DATA SHOWN →

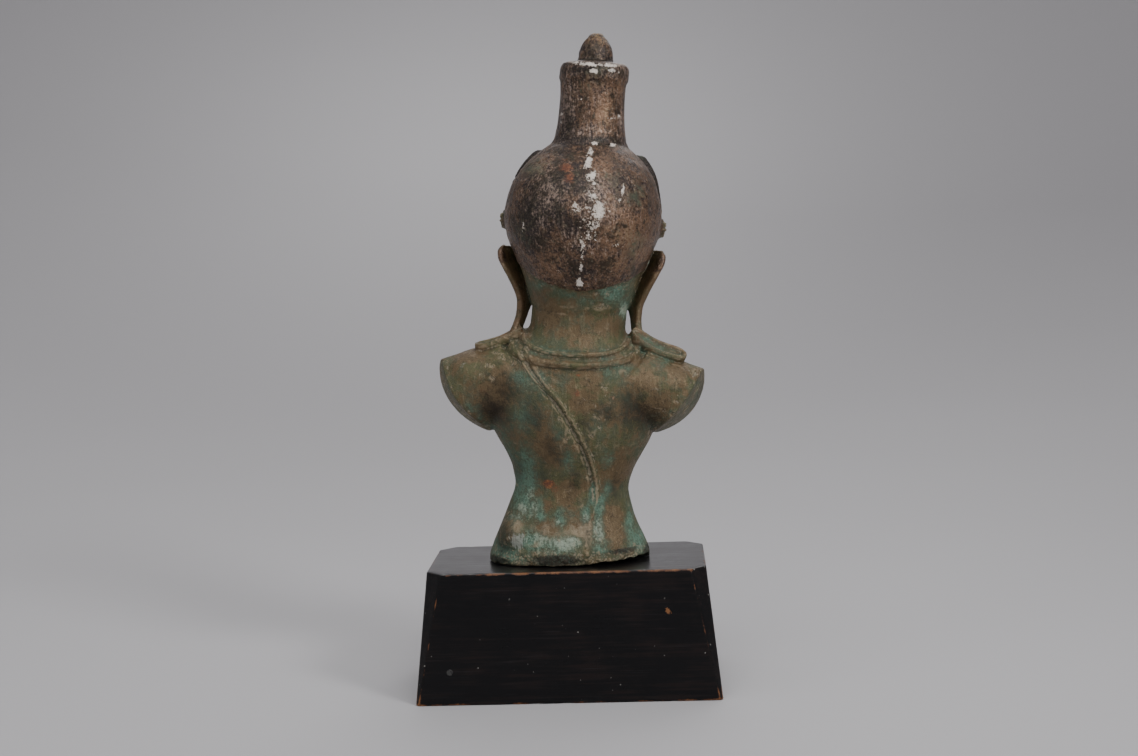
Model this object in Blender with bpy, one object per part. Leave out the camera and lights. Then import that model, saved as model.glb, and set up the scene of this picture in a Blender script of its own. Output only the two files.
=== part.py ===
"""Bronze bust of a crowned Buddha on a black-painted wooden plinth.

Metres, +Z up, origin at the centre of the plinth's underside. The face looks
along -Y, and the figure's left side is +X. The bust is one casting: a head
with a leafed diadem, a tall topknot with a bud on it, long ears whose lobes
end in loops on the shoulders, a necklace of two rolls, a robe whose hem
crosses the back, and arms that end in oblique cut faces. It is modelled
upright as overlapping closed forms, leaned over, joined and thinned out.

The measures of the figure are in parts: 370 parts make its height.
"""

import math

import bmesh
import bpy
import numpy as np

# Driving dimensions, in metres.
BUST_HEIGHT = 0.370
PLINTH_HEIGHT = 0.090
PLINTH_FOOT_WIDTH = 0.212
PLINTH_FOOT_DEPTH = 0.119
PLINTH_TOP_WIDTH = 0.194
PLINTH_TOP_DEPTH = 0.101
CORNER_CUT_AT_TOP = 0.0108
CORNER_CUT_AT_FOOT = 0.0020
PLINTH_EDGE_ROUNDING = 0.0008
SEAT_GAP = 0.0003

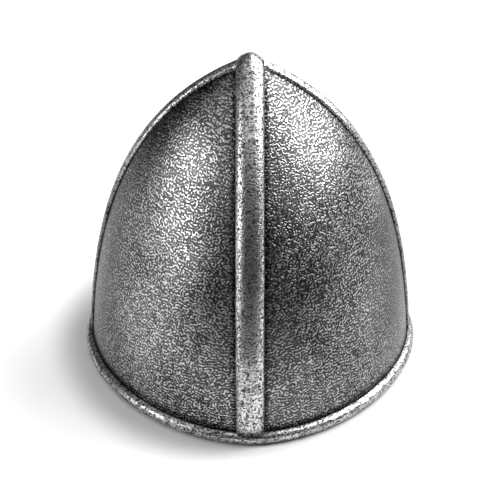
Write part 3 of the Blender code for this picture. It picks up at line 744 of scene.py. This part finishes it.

SET TASK →
Quote all of the entries exactly as they appear.

TASK ANSWER →
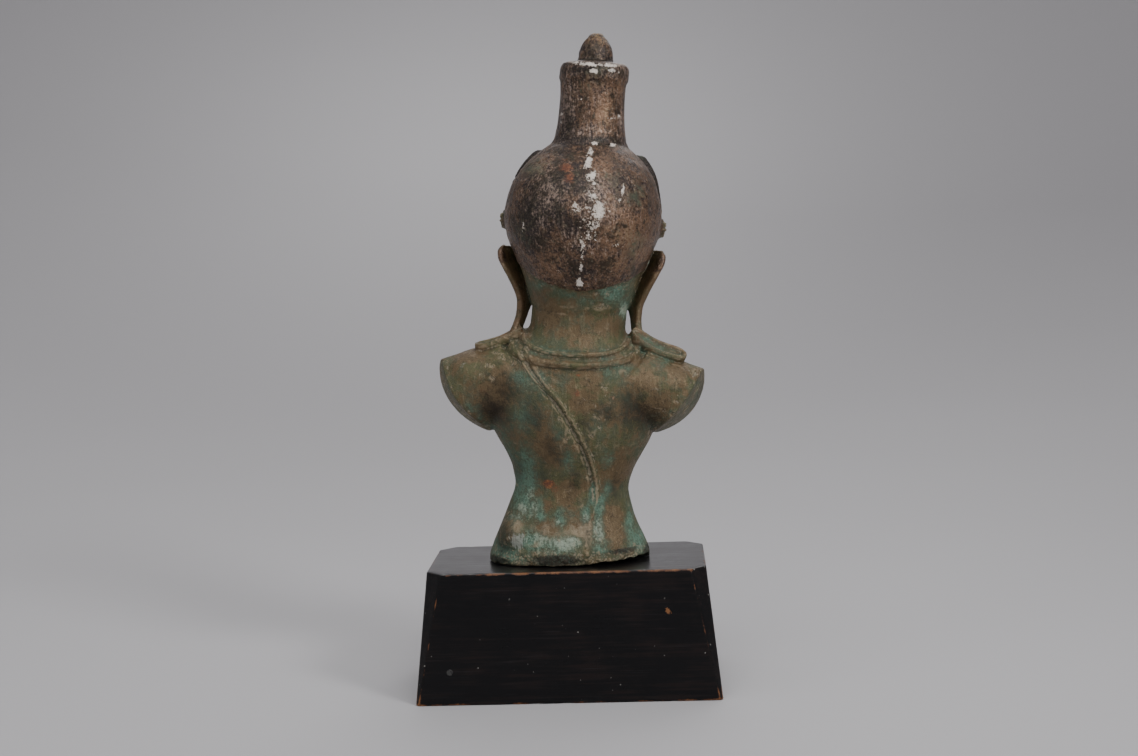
Model this object in Blender with bpy, one object per part. Leave out the camera and lights. Then import that model, saved as model.glb, and set up the scene of this picture in a Blender script of its own. Output only the two files.
=== part.py ===
"""Bronze bust of a crowned Buddha on a black-painted wooden plinth.

Metres, +Z up, origin at the centre of the plinth's underside. The face looks
along -Y, and the figure's left side is +X. The bust is one casting: a head
with a leafed diadem, a tall topknot with a bud on it, long ears whose lobes
end in loops on the shoulders, a necklace of two rolls, a robe whose hem
crosses the back, and arms that end in oblique cut faces. It is modelled
upright as overlapping closed forms, leaned over, joined and thinned out.

The measures of the figure are in parts: 370 parts make its height.
"""

import math

import bmesh
import bpy
import numpy as np

# Driving dimensions, in metres.
BUST_HEIGHT = 0.370
PLINTH_HEIGHT = 0.090
PLINTH_FOOT_WIDTH = 0.212
PLINTH_FOOT_DEPTH = 0.119
PLINTH_TOP_WIDTH = 0.194
PLINTH_TOP_DEPTH = 0.101
CORNER_CUT_AT_TOP = 0.0108
CORNER_CUT_AT_FOOT = 0.0020
PLINTH_EDGE_ROUNDING = 0.0008
SEAT_GAP = 0.0003

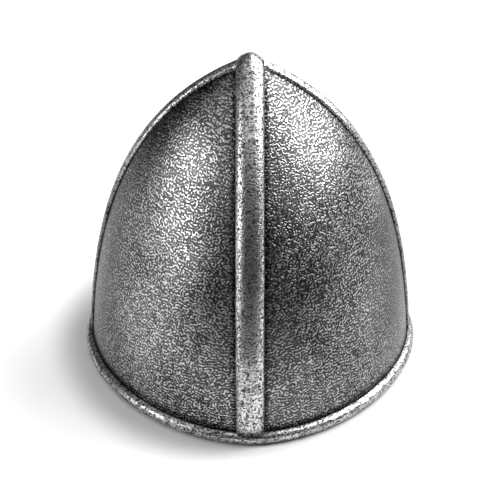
Write part 3 of the Blender code for this picture. It picks up at line 744 of scene.py. This part finishes it.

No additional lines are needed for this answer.